** BEGIN **
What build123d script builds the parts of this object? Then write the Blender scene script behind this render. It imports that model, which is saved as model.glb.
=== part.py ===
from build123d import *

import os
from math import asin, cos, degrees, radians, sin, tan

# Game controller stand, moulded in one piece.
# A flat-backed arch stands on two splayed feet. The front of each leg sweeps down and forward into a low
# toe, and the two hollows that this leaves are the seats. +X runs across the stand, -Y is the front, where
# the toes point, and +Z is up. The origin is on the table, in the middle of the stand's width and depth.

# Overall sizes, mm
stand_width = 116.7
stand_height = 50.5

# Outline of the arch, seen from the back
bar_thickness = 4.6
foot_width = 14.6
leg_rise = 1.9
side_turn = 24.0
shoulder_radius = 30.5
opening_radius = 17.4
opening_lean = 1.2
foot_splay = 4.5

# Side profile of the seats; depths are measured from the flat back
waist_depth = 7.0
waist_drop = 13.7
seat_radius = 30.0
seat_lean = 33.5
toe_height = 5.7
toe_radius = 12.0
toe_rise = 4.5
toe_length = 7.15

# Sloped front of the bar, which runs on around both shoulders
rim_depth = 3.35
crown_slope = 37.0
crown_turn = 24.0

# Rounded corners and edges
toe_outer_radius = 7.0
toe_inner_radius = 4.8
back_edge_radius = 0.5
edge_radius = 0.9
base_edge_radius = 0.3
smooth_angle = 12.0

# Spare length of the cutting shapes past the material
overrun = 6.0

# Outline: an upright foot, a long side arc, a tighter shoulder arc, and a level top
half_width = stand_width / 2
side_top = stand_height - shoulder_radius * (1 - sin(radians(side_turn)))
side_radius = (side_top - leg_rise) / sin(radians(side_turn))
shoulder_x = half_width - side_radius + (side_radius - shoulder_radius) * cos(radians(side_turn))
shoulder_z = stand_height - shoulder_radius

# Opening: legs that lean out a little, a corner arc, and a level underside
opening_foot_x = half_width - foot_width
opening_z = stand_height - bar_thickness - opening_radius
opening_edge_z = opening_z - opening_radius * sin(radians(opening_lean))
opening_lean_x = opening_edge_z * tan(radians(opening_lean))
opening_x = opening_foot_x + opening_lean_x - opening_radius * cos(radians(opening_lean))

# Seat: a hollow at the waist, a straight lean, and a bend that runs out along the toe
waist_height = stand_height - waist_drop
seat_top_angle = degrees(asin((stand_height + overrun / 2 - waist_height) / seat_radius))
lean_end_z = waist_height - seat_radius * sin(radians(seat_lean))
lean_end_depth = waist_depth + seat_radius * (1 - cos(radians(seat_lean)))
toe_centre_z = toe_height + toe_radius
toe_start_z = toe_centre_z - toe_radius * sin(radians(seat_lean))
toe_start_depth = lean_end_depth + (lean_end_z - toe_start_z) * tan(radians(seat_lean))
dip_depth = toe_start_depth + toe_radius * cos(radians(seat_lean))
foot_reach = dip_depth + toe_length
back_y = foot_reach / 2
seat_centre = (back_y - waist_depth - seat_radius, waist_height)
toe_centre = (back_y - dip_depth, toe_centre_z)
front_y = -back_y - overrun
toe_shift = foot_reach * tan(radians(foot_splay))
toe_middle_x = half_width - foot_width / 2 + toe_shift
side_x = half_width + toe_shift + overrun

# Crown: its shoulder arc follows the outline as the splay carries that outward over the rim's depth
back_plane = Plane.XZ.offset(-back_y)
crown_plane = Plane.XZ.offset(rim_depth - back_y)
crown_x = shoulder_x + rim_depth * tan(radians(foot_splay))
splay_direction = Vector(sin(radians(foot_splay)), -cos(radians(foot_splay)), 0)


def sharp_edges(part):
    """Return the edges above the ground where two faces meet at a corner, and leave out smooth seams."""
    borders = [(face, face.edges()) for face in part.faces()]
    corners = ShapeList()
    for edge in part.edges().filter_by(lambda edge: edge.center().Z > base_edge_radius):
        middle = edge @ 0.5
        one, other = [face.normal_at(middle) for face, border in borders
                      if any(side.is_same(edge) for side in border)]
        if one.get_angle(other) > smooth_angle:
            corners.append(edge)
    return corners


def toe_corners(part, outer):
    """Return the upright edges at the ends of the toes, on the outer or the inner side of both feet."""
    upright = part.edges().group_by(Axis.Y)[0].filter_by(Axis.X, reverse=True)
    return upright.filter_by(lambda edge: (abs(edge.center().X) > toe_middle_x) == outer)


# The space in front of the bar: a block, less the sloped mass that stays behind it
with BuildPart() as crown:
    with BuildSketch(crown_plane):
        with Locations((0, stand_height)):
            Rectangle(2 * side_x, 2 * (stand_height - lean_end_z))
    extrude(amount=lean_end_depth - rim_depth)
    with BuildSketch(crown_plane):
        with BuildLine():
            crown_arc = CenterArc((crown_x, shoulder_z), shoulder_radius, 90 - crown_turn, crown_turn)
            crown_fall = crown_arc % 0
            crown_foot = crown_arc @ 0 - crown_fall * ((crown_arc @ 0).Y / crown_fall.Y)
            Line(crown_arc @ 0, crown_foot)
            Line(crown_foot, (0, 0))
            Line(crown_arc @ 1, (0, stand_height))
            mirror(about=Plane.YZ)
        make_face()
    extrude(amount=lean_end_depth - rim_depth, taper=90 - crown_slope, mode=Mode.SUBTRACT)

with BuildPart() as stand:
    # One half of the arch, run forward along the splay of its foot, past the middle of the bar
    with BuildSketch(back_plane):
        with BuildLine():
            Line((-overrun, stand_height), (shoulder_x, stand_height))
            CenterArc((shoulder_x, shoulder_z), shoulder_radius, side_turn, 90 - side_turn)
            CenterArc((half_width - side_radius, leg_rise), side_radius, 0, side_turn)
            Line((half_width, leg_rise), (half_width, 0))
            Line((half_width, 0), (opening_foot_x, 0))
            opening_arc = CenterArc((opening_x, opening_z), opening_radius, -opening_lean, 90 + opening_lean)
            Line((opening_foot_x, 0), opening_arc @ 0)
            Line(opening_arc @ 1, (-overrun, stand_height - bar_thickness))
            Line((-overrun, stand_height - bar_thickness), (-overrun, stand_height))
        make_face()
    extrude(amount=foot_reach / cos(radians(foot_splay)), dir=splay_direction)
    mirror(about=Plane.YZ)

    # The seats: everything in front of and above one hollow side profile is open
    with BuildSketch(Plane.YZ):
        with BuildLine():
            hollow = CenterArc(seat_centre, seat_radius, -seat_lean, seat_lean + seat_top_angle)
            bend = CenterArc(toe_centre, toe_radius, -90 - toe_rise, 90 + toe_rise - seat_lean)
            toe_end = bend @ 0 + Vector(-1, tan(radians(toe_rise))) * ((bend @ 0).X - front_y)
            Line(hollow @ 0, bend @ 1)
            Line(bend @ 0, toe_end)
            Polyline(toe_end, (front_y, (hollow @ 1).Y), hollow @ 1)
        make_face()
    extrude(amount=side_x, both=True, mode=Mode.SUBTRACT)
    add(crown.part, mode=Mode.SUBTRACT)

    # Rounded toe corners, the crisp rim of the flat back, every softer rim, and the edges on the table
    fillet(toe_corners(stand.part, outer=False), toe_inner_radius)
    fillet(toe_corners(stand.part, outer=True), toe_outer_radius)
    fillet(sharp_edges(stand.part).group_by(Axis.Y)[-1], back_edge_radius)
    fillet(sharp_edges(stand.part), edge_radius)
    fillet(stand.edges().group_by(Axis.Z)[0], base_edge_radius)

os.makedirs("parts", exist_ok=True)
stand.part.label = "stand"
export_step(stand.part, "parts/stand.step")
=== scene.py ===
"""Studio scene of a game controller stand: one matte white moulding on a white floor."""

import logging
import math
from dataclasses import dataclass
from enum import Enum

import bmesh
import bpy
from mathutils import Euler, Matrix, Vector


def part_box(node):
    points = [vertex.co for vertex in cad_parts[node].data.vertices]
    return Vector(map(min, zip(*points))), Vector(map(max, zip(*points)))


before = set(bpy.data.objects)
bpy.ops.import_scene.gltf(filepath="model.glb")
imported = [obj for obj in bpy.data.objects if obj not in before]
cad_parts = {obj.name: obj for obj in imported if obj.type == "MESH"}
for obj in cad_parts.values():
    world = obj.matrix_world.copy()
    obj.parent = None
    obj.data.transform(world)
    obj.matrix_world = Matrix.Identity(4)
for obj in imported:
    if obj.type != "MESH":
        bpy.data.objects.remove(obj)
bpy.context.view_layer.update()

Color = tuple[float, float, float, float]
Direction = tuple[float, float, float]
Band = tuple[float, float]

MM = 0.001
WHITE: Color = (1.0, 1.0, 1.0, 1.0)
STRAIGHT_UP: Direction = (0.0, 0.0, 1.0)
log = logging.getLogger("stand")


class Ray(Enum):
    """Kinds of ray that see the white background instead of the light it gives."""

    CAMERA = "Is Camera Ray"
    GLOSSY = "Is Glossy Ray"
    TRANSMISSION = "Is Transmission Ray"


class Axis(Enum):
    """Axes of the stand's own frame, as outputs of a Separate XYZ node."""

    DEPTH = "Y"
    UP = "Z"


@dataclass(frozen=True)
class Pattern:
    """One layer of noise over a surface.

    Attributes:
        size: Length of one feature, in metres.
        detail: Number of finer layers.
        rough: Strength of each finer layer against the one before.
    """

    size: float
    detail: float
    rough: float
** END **
** BEGIN **
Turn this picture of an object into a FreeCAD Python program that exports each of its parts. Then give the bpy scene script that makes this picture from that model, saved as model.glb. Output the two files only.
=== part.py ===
** END **
** BEGIN **
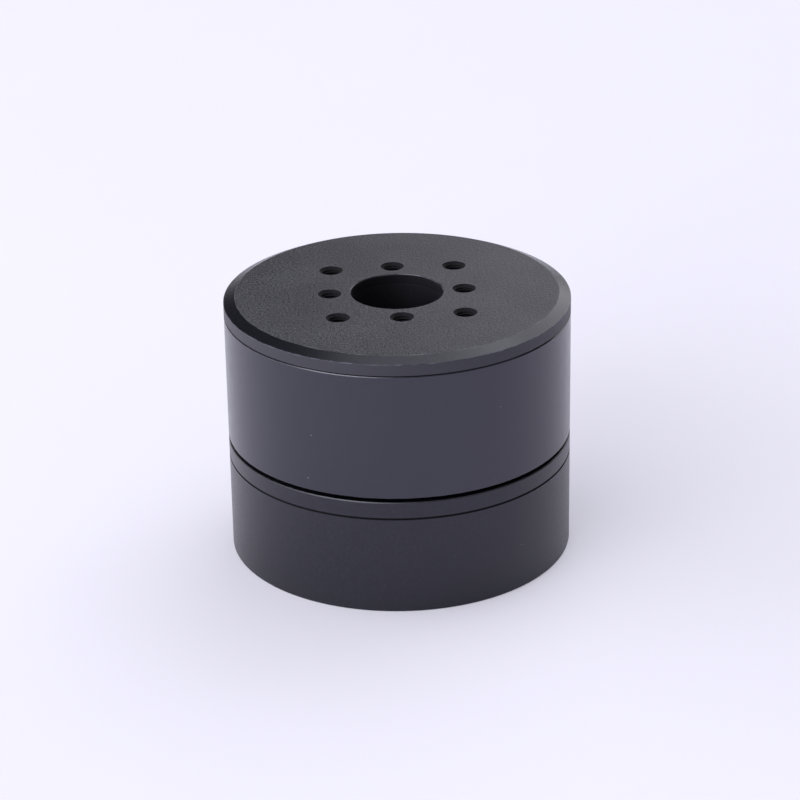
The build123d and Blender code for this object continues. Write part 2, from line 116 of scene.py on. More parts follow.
** END **
### What the task requires:
Go through the data above and find the lines with the word "behind". Copy each of those lines.

### Response below:
What build123d script builds the parts of this object? Then write the Blender scene script behind this render. It imports that model, which is saved as model.glb.
# The space in front of the bar: a block, less the sloped mass that stays behind it